Findings reports
Top 100 income tax and GST assurance programs
The Australian Taxation Office (ATO) has published the findings report for the Top 100 income tax and GST assurance programs for income tax for the sixth year. This is the fourth year the ATO has included insights from the Top 100 GST assurance program. The findings report highlights that the assurance ratings for taxpayers in the Mining, Energy and Water (MEW) segment are consistent with those of the broader Top 100 population.
This year the Top 100 program has been enhanced to focus on working in real time with taxpayers, providing greater certainty for both the ATO and taxpayers. Taxpayers are encouraged to make pre-lodgment disclosures to enable early engagement on significant matters in real time.
Top 1,000 income tax and GST assurance programs
The Top 1,000 income tax and GST assurance programs findings report highlights that the assurance ratings for taxpayers in the MEW segment over the past 12 months are consistent with those of the broader Top 1,000 population.
As of 30 June 2024, the ATO undertook around 250 second time reviews, providing insights into the ongoing behaviours of the population with respect to both improvements to governance and overall assurance ratings. The work in bringing together last year’s findings report revealed the increase in the number of taxpayers in the Top 1,000 population.
Based on these observations, the ATO designed and implemented program improvements which were announced earlier this year.
Of note, over a third of the Top 1,000 taxpayers exceed $1 billion in turnover and are now classed as ‘significant taxpayers’ for the purpose of the Top 1,000 program.

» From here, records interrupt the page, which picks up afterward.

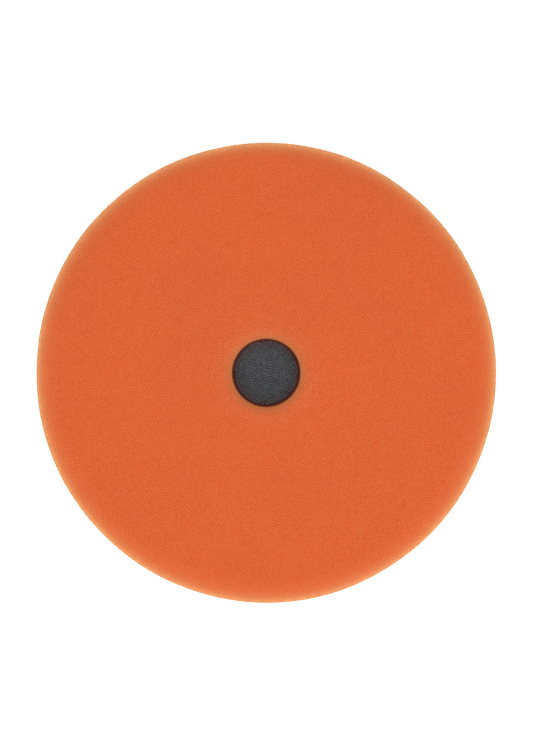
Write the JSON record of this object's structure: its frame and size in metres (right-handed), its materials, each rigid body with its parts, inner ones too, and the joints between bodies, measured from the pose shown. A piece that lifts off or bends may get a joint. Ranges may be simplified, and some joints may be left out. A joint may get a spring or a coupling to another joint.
{
  "type": "foam polishing pad",
  "caption": "Round laminated foam polishing pad with a rounded face edge, a blind centre hole, a dark interface layer and a hook-and-loop back.",
  "frame": {"origin": "centre of the loop side, where the tips of the loops meet the backing plate", "axes": "+Z along the pad's axis, out of the working face; the pad is round, so X and Y are any two directions across it"},
  "size_m": [0.15, 0.15, 0.0256],
  "materials": {
    "face_foam": "matte",
    "interface_foam": "matte",
    "bond_film": "satin",
    "backing_cloth": "matte",
    "loop_pile": "satin"
  },
  "bodies": {
    "root": {"face_foam": "face_foam", "front_bond": "bond_film", "interface_foam": "interface_foam", "rear_bond": "bond_film", "backing_cloth": "backing_cloth", "loop_pile": "loop_pile"}
  },
  "joints": []
}
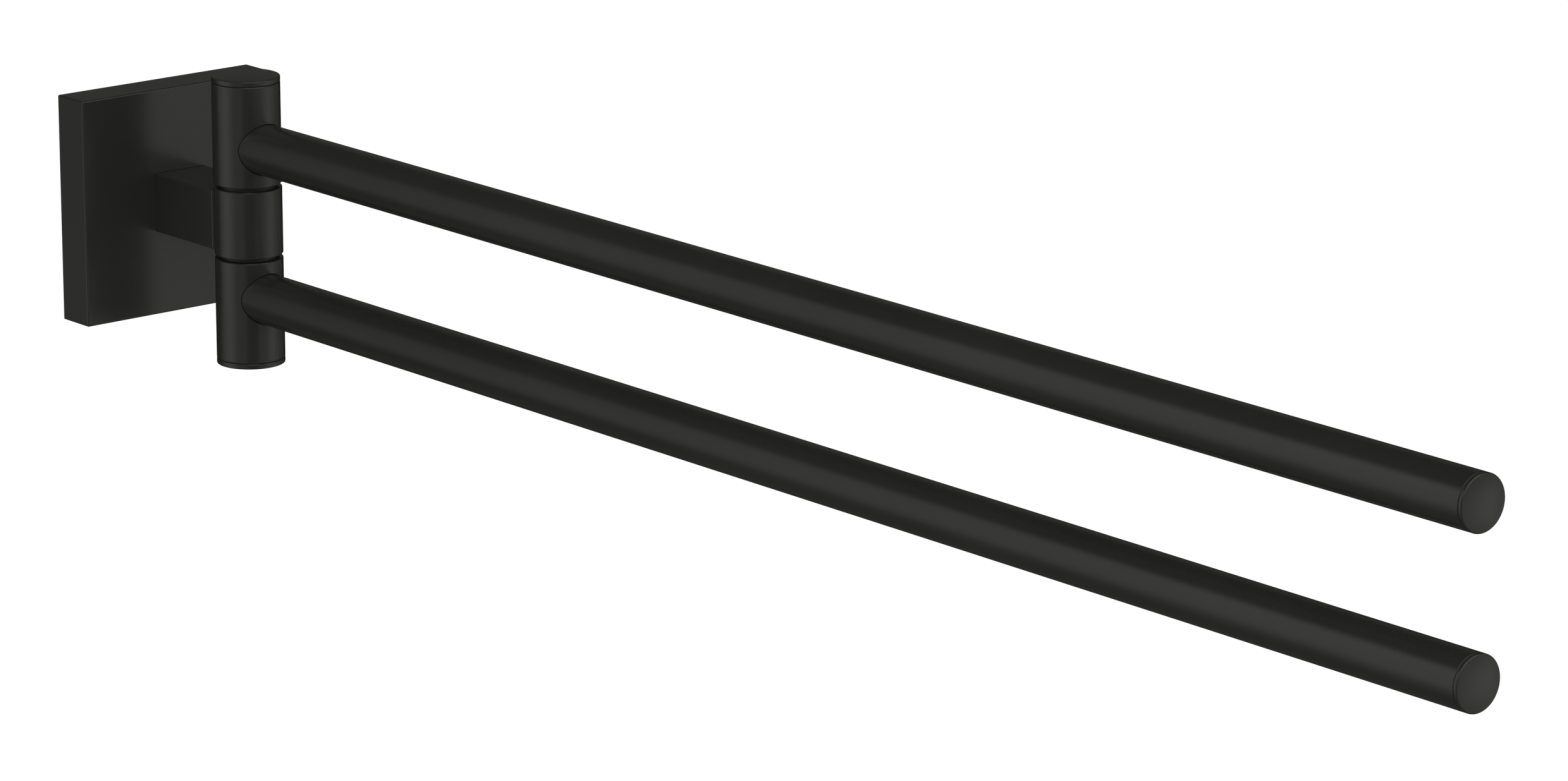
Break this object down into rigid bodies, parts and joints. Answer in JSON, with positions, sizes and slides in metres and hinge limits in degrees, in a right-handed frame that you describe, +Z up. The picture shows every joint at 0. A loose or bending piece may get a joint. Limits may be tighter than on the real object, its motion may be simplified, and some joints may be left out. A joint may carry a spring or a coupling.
{
  "type": "towel holder",
  "caption": "Wall-mounted towel holder: a square rosette and stem carry a round post with two straight bars that swing sideways, one above the other.",
  "frame": {"origin": "on the wall, at the centre of the square rosette, on the back face of the wall bracket", "axes": "+Z up, +Y into the wall, the bars point along -Y at rest, +X to the right for someone facing the wall"},
  "size_m": [0.054, 0.439, 0.069],
  "materials": {
    "black_coated_metal": "satin matt black coating on brass and steel",
    "zinc_plated_steel": "bright zinc plating",
    "spring_steel": "oiled spring steel",
    "black_acetal": "moulded black acetal",
    "ring_rubber": "moulded black rubber"
  },
  "bodies": {
    "wall_mount": {"wall_bracket": "zinc_plated_steel", "rosette_cover": "black_coated_metal", "clamp_set_screw": "zinc_plated_steel", "stem_block": "black_coated_metal", "stem_washer": "zinc_plated_steel", "stem_screw": "zinc_plated_steel", "centre_knuckle": "black_coated_metal", "pivot_screws": "zinc_plated_steel", "thrust_washers": "black_acetal", "friction_discs": "black_acetal", "disc_springs": "spring_steel"},
    "upper_arm": {"upper_knuckle": "black_coated_metal", "upper_bush": "black_acetal", "upper_bar_tube": "black_coated_metal", "upper_bar_end_cap": "black_coated_metal", "upper_post_cap": "black_coated_metal", "upper_cap_ring": "ring_rubber"},
    "lower_arm": {"lower_knuckle": "black_coated_metal", "lower_bush": "black_acetal", "lower_bar_tube": "black_coated_metal", "lower_bar_end_cap": "black_coated_metal", "lower_post_cap": "black_coated_metal", "lower_cap_ring": "ring_rubber"}
  },
  "joints": [
    {"name": "upper_arm_swing", "type": "hinge", "parent": "wall_mount", "child": "upper_arm", "pos_m": [0, -0.0375, 0], "axis": [0, 0, 1], "range_deg": [-90, 90]},
    {"name": "lower_arm_swing", "type": "hinge", "parent": "wall_mount", "child": "lower_arm", "pos_m": [0, -0.0375, 0], "axis": [0, 0, 1], "range_deg": [-90, 90]}
  ]
}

The remainder are classified as ‘general taxpayers’. The approach to assurance for these entities will differ based on whether the taxpayer is in the ‘significant’ or ‘general’ pool, and the assurance level previously obtained.
Public and multinational business advice and guidance program
The Public and multinational business advice and guidance program findings report highlights key findings about the nature of advice sought and offers insights into how taxpayers and their advisers can most effectively engage with the ATO when seeking advice. In the 2023–24 financial year, the proportion of favourable rulings issued remained consistent at around 80%.
Public and multinational business disputes and settlements 2023–24
This is the second year the ATO has published insights on settlements with public and multinational businesses. See, Public and multinational business disputes and settlements 2023–24.
The information in this report has been broadened to include information on disputes and expand on the information included in the ATO annual report. It outlines key findings and observations on income tax and GST disputes completed or undertaken in 2023–24 in relation to the:
- audit program (audit data reflects compliance activity conducted by Public Groups)
- independent reviews
- objections
- mutual agreement procedures
- litigation
- settlements.
The ATO continues to see a consistent number of audits each year. Around 65 to 70% of current income tax audits involve global profit shifting issues. Throughout the year, income tax assessments were issued to 124 public and multinational businesses raising $2.76 billion in liabilities. Of this, $2.5 billion was raised in respect of 24 different taxpayers following intensive audit and review activities. Separately, total liabilities for GST raised were approximately $363 million.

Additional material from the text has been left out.